**Goal:** The data below needs to be returned exactly, line for line.

**Data:**
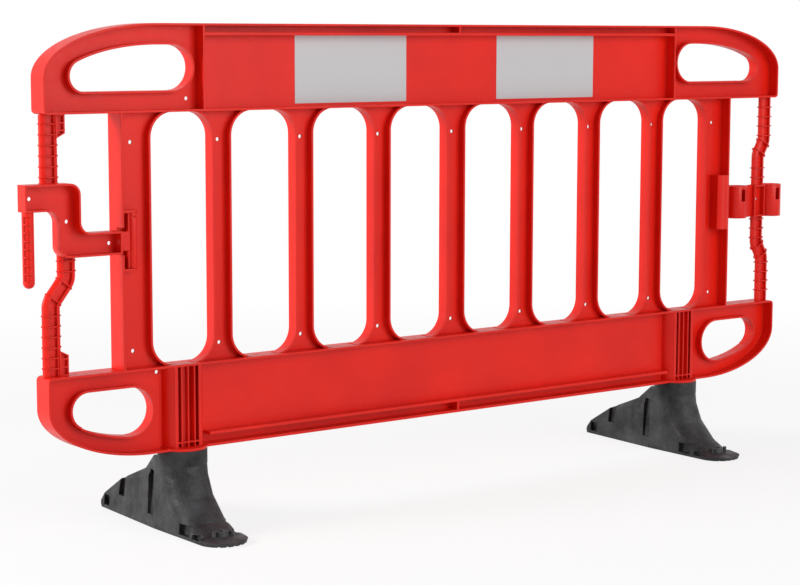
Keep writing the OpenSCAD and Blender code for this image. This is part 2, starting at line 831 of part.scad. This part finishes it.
module foot() {
  fixing_y = -toe_len + 52;
  tread_half = heel_half - 10;
  levels = [
    [0, -toe_len + 3, toe_half - 1, mid_half - 1, heel_len - 1, heel_half - 1],
    [8, -toe_len, toe_half, mid_half, heel_len, heel_half],
    [14, -toe_len + 48, toe_half - 1, mid_half - 1, heel_len - 1, heel_half],
    [32, -toe_len + 82, toe_half - 2, mid_half - 2, heel_len - 15, heel_half - 1],
    [73, -lip_r - 20, lip_r - 2, mid_half - 3, heel_len - 83, heel_half - 2],
    [112, -lip_r - 2, lip_r - 2, mid_half - 4, heel_len - 181, heel_half - 4],
    [collar_low + 14, -lip_r + 3, lip_r - 2, lip_r - 2, lip_r - 8, heel_half - 6]];
  color(dark) {
    difference() {
      union() {
        for (i = [0 : len(levels) - 2])
          hull() {
            foot_level(levels[i][0], levels[i][1], levels[i][2], levels[i][3], levels[i][4], levels[i][5]);
            foot_level(levels[i + 1][0], levels[i + 1][1], levels[i + 1][2], levels[i + 1][3],
              levels[i + 1][4], levels[i + 1][5]);
          }
        // Raised rim round the fixing hole
        translate([0, fixing_y, 4]) cylinder(r = fixing_d / 2 + 6, h = 18, $fn = 48);
      }
      // Tall pocket behind the neck, one at the back edge and a low one at the heel
      flank_pocket(37, 61, 26, 118, mid_half - 9, mid_half - 21);
      flank_pocket(166, 192, 40, 100, heel_half - 8, heel_half - 16);
      flank_pocket(232, 257, 8, 30, heel_half - 12, heel_half - 8);
      // Windows low in the toe's flanks
      flank_pocket(-104, -64, 7, 29, toe_half - 12, toe_half - 16);
      flank_pocket(-139, -112, 6, 15, toe_half - 12, toe_half - 13);
      translate([0, fixing_y, -1]) cylinder(d = fixing_d, h = 60, $fn = 48);
      // Hollows under the foot between the tread bars, and short ones at the toe's edge
      for (y = [-toe_len + 40 : tread_pitch : heel_len - 40])
        translate([-tread_half, y, -1]) cube([2 * tread_half, tread_pitch / 2, tread_h + 1]);
      for (x = [-30 : 15 : 30])
        translate([x - 2.5, -toe_len - 1, -1]) cube([5, 26, 3]);
    }
    // Stacking pips beside the fixing hole
    for (side = [-1, 1])
      translate([side * 20, fixing_y - 6, 8]) cylinder(r = 4, h = 16, $fn = 32);
    translate([0, 0, collar_low]) cylinder(r = lip_r, h = collar_h, $fn = 96);
    spigot();
  }
}

// ---- the nodes ----

module placed() {
  translate([0, panel_y, 0]) children();
}

placed() top_rail();
placed() bottom_rail();
placed() color(red) mirrored() wing_top();  // wing_top_left
placed() color(red) wing_top();  // wing_top_right
placed() color(red) mirrored() wing_bottom();  // wing_bottom_left
placed() color(red) wing_bottom();  // wing_bottom_right
placed() color(red) translate([-foot_x, 0, 0]) foot_socket();  // foot_socket_left
placed() color(red) translate([foot_x, 0, 0]) foot_socket();  // foot_socket_right
placed() post_left();
placed() post_right();
placed() bar(-3);  // bar_1
placed() bar(-2);  // bar_2
placed() bar(-1);  // bar_3
placed() bar(0);  // bar_4
placed() bar(1);  // bar_5
placed() bar(2);  // bar_6
placed() bar(3);  // bar_7
placed() end_rod_left();
placed() end_rod_right_upper();
placed() end_rod_right_lower();
placed() eye_bracket();
placed() link_arm();
placed() hook_pin();
placed() hinge_pin();
placed() sheet(-1);  // sheet_left
placed() sheet(1);  // sheet_right
placed() translate([-foot_x, 0, 0]) foot();  // foot_left
placed() translate([foot_x, 0, 0]) foot();  // foot_right
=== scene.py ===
import bpy
import bmesh
import math
from mathutils import Matrix, Vector
from mathutils.bvhtree import BVHTree


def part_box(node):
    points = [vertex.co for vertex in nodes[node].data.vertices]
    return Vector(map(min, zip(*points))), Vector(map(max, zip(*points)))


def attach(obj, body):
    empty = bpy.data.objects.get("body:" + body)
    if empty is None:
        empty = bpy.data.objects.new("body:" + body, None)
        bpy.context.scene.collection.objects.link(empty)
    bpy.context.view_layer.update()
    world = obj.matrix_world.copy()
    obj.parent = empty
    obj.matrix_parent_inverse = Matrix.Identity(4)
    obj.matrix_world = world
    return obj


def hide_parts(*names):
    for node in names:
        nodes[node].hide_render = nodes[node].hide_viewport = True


# Moulded pedestrian barrier. X runs along the panel, -Y is the front, metres.
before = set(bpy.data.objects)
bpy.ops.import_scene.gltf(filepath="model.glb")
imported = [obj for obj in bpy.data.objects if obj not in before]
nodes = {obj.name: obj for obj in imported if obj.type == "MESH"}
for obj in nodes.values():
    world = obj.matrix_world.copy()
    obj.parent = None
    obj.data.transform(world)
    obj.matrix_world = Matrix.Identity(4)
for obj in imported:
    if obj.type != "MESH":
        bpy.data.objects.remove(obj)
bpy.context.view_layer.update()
scene = bpy.context.scene
print("frame loaded:", len(nodes), "nodes")

panelY = -0.042  # the panel's middle plane


# An sRGB hex colour as linear values
def hexColour(text):
    parts = [int(text[i:i + 2], 16) / 255 for i in (1, 3, 5)]
    return tuple(c / 12.92 if c <= 0.04045 else ((c + 0.055) / 1.055) ** 2.4 for c in parts) + (1.0,)


def addNode(tree, kind, links=None, **settings):
    node = tree.nodes.new(kind)
    for name, value in settings.items():
        setattr(node, name, value)
    for socket, source in (links or {}).items():
        if isinstance(source, bpy.types.NodeSocket):
            tree.links.new(source, node.inputs[socket])
        else:
            node.inputs[socket].default_value = source
    return node


def newMaterial(name):
    material = bpy.data.materials.new(name)
    material.use_nodes = True
    tree = material.node_tree
    tree.nodes.clear()
    output = addNode(tree, "ShaderNodeOutputMaterial")
    shader = addNode(tree, "ShaderNodeBsdfPrincipled")
    tree.links.new(shader.outputs[0], output.inputs["Surface"])
    place = addNode(tree, "ShaderNodeTexCoord").outputs["Object"]
    return material, tree, shader, place


def perMetre(millimetres):
    return 1000 / millimetres


def colourMix(tree, factor, first, second):
    mix = addNode(tree, "ShaderNodeMix", data_type="RGBA")
    for socket, value in ((mix.inputs[0], factor), (mix.inputs[6], first), (mix.inputs[7], second)):
        if isinstance(value, bpy.types.NodeSocket):
            tree.links.new(value, socket)
        else:
            socket.default_value = value
    return mix.outputs[2]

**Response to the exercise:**
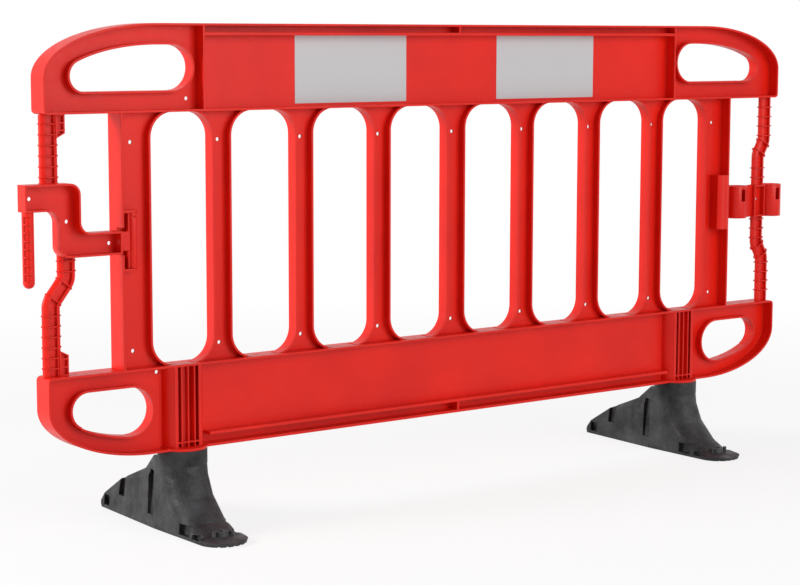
Keep writing the OpenSCAD and Blender code for this image. This is part 2, starting at line 831 of part.scad. This part finishes it.
module foot() {
  fixing_y = -toe_len + 52;
  tread_half = heel_half - 10;
  levels = [
    [0, -toe_len + 3, toe_half - 1, mid_half - 1, heel_len - 1, heel_half - 1],
    [8, -toe_len, toe_half, mid_half, heel_len, heel_half],
    [14, -toe_len + 48, toe_half - 1, mid_half - 1, heel_len - 1, heel_half],
    [32, -toe_len + 82, toe_half - 2, mid_half - 2, heel_len - 15, heel_half - 1],
    [73, -lip_r - 20, lip_r - 2, mid_half - 3, heel_len - 83, heel_half - 2],
    [112, -lip_r - 2, lip_r - 2, mid_half - 4, heel_len - 181, heel_half - 4],
    [collar_low + 14, -lip_r + 3, lip_r - 2, lip_r - 2, lip_r - 8, heel_half - 6]];
  color(dark) {
    difference() {
      union() {
        for (i = [0 : len(levels) - 2])
          hull() {
            foot_level(levels[i][0], levels[i][1], levels[i][2], levels[i][3], levels[i][4], levels[i][5]);
            foot_level(levels[i + 1][0], levels[i + 1][1], levels[i + 1][2], levels[i + 1][3],
              levels[i + 1][4], levels[i + 1][5]);
          }
        // Raised rim round the fixing hole
        translate([0, fixing_y, 4]) cylinder(r = fixing_d / 2 + 6, h = 18, $fn = 48);
      }
      // Tall pocket behind the neck, one at the back edge and a low one at the heel
      flank_pocket(37, 61, 26, 118, mid_half - 9, mid_half - 21);
      flank_pocket(166, 192, 40, 100, heel_half - 8, heel_half - 16);
      flank_pocket(232, 257, 8, 30, heel_half - 12, heel_half - 8);
      // Windows low in the toe's flanks
      flank_pocket(-104, -64, 7, 29, toe_half - 12, toe_half - 16);
      flank_pocket(-139, -112, 6, 15, toe_half - 12, toe_half - 13);
      translate([0, fixing_y, -1]) cylinder(d = fixing_d, h = 60, $fn = 48);
      // Hollows under the foot between the tread bars, and short ones at the toe's edge
      for (y = [-toe_len + 40 : tread_pitch : heel_len - 40])
        translate([-tread_half, y, -1]) cube([2 * tread_half, tread_pitch / 2, tread_h + 1]);
      for (x = [-30 : 15 : 30])
        translate([x - 2.5, -toe_len - 1, -1]) cube([5, 26, 3]);
    }
    // Stacking pips beside the fixing hole
    for (side = [-1, 1])
      translate([side * 20, fixing_y - 6, 8]) cylinder(r = 4, h = 16, $fn = 32);
    translate([0, 0, collar_low]) cylinder(r = lip_r, h = collar_h, $fn = 96);
    spigot();
  }
}

// ---- the nodes ----

module placed() {
  translate([0, panel_y, 0]) children();
}

placed() top_rail();
placed() bottom_rail();
placed() color(red) mirrored() wing_top();  // wing_top_left
placed() color(red) wing_top();  // wing_top_right
placed() color(red) mirrored() wing_bottom();  // wing_bottom_left
placed() color(red) wing_bottom();  // wing_bottom_right
placed() color(red) translate([-foot_x, 0, 0]) foot_socket();  // foot_socket_left
placed() color(red) translate([foot_x, 0, 0]) foot_socket();  // foot_socket_right
placed() post_left();
placed() post_right();
placed() bar(-3);  // bar_1
placed() bar(-2);  // bar_2
placed() bar(-1);  // bar_3
placed() bar(0);  // bar_4
placed() bar(1);  // bar_5
placed() bar(2);  // bar_6
placed() bar(3);  // bar_7
placed() end_rod_left();
placed() end_rod_right_upper();
placed() end_rod_right_lower();
placed() eye_bracket();
placed() link_arm();
placed() hook_pin();
placed() hinge_pin();
placed() sheet(-1);  // sheet_left
placed() sheet(1);  // sheet_right
placed() translate([-foot_x, 0, 0]) foot();  // foot_left
placed() translate([foot_x, 0, 0]) foot();  // foot_right
=== scene.py ===
import bpy
import bmesh
import math
from mathutils import Matrix, Vector
from mathutils.bvhtree import BVHTree


def part_box(node):
    points = [vertex.co for vertex in nodes[node].data.vertices]
    return Vector(map(min, zip(*points))), Vector(map(max, zip(*points)))


def attach(obj, body):
    empty = bpy.data.objects.get("body:" + body)
    if empty is None:
        empty = bpy.data.objects.new("body:" + body, None)
        bpy.context.scene.collection.objects.link(empty)
    bpy.context.view_layer.update()
    world = obj.matrix_world.copy()
    obj.parent = empty
    obj.matrix_parent_inverse = Matrix.Identity(4)
    obj.matrix_world = world
    return obj


def hide_parts(*names):
    for node in names:
        nodes[node].hide_render = nodes[node].hide_viewport = True


# Moulded pedestrian barrier. X runs along the panel, -Y is the front, metres.
before = set(bpy.data.objects)
bpy.ops.import_scene.gltf(filepath="model.glb")
imported = [obj for obj in bpy.data.objects if obj not in before]
nodes = {obj.name: obj for obj in imported if obj.type == "MESH"}
for obj in nodes.values():
    world = obj.matrix_world.copy()
    obj.parent = None
    obj.data.transform(world)
    obj.matrix_world = Matrix.Identity(4)
for obj in imported:
    if obj.type != "MESH":
        bpy.data.objects.remove(obj)
bpy.context.view_layer.update()
scene = bpy.context.scene
print("frame loaded:", len(nodes), "nodes")

panelY = -0.042  # the panel's middle plane


# An sRGB hex colour as linear values
def hexColour(text):
    parts = [int(text[i:i + 2], 16) / 255 for i in (1, 3, 5)]
    return tuple(c / 12.92 if c <= 0.04045 else ((c + 0.055) / 1.055) ** 2.4 for c in parts) + (1.0,)


def addNode(tree, kind, links=None, **settings):
    node = tree.nodes.new(kind)
    for name, value in settings.items():
        setattr(node, name, value)
    for socket, source in (links or {}).items():
        if isinstance(source, bpy.types.NodeSocket):
            tree.links.new(source, node.inputs[socket])
        else:
            node.inputs[socket].default_value = source
    return node


def newMaterial(name):
    material = bpy.data.materials.new(name)
    material.use_nodes = True
    tree = material.node_tree
    tree.nodes.clear()
    output = addNode(tree, "ShaderNodeOutputMaterial")
    shader = addNode(tree, "ShaderNodeBsdfPrincipled")
    tree.links.new(shader.outputs[0], output.inputs["Surface"])
    place = addNode(tree, "ShaderNodeTexCoord").outputs["Object"]
    return material, tree, shader, place


def perMetre(millimetres):
    return 1000 / millimetres


def colourMix(tree, factor, first, second):
    mix = addNode(tree, "ShaderNodeMix", data_type="RGBA")
    for socket, value in ((mix.inputs[0], factor), (mix.inputs[6], first), (mix.inputs[7], second)):
        if isinstance(value, bpy.types.NodeSocket):
            tree.links.new(value, socket)
        else:
            socket.default_value = value
    return mix.outputs[2]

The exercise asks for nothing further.